The day has come. After many months, a draft agreement and political declaration are in the hands of the UK and EU. The term “deal” is being used to sum it all up. That might not be the best word considering that so much remains on a wish-list, but that word has come into common usage.
In the run-up to the UK’s exit from the EU on 29 March 2019, if it happens, there’s no end of work that must still be completed. There’s no doubt that if the “deal” is agreed there’s an enormous amount of Parliamentary work to be done passing the Statutory Instruments needed to make it work in law.
Aviation needs a “modern stable regulatory framework” to support growth, says Henrik Hololei, Director General for Mobility & Transport, European Commission. Whichever side of the on-going arguments you stand this remains a sound statement. The future of aviation in the EU and its neighbouring countries, including the UK will be one of the major files handed over to the next Commission.
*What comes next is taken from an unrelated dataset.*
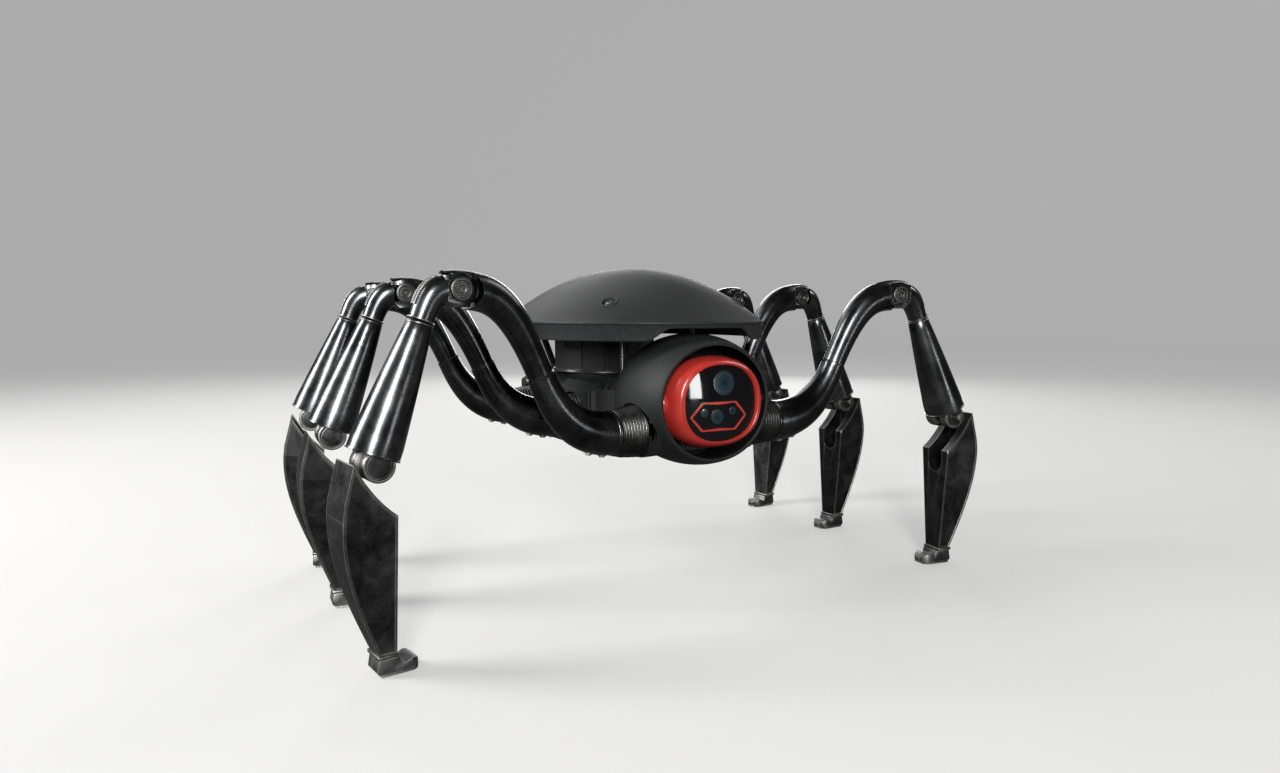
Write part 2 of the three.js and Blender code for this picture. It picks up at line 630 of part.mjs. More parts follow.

2019 is election year for the EU. We can expect a whole new European Parliament and Commission to be up and running as that year matures. The Brexit fall-out may land in new and different hands by the end of 2019. The overall topics for debate and political climate may have changed significantly durring Romania’s Presidency of the Council of the EU.
Maintaining a stable regulatory framework that allows air transport to flourish in the UK and EU may yet meet even more challenges that just at this moment. Turning the wish for a: Comprehensive Air Transport Agreement, covering market access and investment and aviation safety into reality has a long way to go. We must hope that, subject to all this turmoil that no one drops the ball. Aviation safety is far too valuable to be jeopardised by endless politically shenanigans.
There’s the expectation that the microsite of the UK CAA will to be updated with information for the aviation and aerospace industries as the situation develops.